UBC Theses and Dissertations
The evaluation of margo porosity in relationship to wood permeability of douglas fir (Pseudotsuga Menziesii (Mirb.) Franco) Chan, Cho-Kai
Longitudinal air permeability measurements of Douglas-fir [Pseudotsuga menziesii (Mirb.) Franco] outer sapwood from three trees of different seed sources and growth locations were determined on microsections about 500-700 microns thick, dried by air-seasoning and solvent-seasoning. The specimens were successively reduced in length from 3.6 to 0.4 cm. Darcy's law was found to be invalid with respect to specimen length. Sapwood earlywood longitudinal air permeability was found to be a sensitive barometer of seasoning effect on pit aspiration. The objective was to determine where the variations in margo porosity were significant, and hence applicable to problem of Douglas-fir permeability. The diameters of earlywood margo openings were measured directly from electron micrographs of un-aspirated (solvent-seasoned) pits. The margo measurement was assumed to represent one plane instead of the actual three dimensional structure, and the pores observed were the ones that controlled the rate of flow. Samples from the most, intermediately and least permeable specimens were selected and prepared for the evaluation of anatomical parameters of bordered pit membranes (margo area and margo porosity) as related to permeability.

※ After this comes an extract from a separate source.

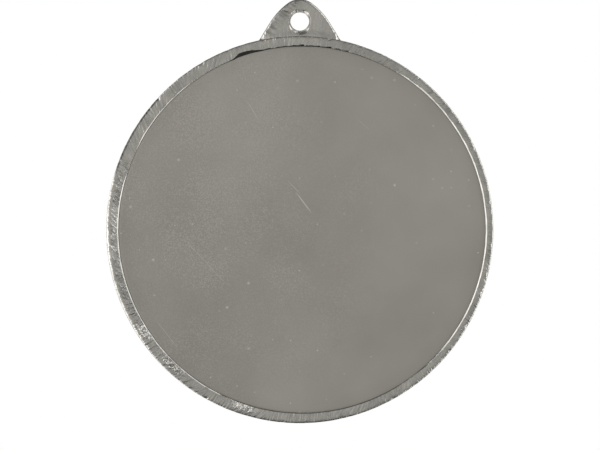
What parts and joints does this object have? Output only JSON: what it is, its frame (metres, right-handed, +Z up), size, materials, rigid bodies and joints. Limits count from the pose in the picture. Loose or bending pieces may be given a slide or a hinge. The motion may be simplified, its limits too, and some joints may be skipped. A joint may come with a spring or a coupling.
{
  "type": "award medal",
  "caption": "Round hanging award medal: a cast blank with rim, laurel wreath and pierced lug, a set-in engraving plate on its reverse and a star emblem on its front.",
  "frame": {"origin": "middle of the bore in the hanging lug, halfway through the medal's thickness", "axes": "+Z up from the disc's centre through the bore, as the medal hangs; +Y out of the front, with the wreath and emblem; -Y out of the reverse, with the engraving plate; +X to the right when the reverse is seen"},
  "size_m": [0.07, 0.003, 0.0767],
  "materials": {
    "plated_casting": "nickel-silver plated zinc alloy casting, filed and tumbled rim",
    "satin_plate": "smooth satin plate for engraving",
    "adhesive_film": "thin transfer adhesive",
    "emblem_metal": "stamped bright aluminium with a grained ground"
  },
  "bodies": {
    "root": {"medal_casting": "plated_casting", "engraving_plate": "satin_plate", "engraving_plate_tape": "adhesive_film", "emblem_disc": "emblem_metal", "emblem_tape": "adhesive_film"}
  },
  "joints": []
}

The effects of pit aspiration, tracheid length, total number of pits per tracheid, number of tracheids per square millimeter, and specific gravity on permeability were also assessed. Pit partial aspiration was found as the most important variable correlated with permeability. In an order of decreasing importance, pit partial aspiration, margo porosity and specific gravity together accounted for 94 per cent of total variability in permeability of solvent-seasoned earlywood. No statistical evaluations were made to compare the three trees with respect to their permeability and the measured parameters.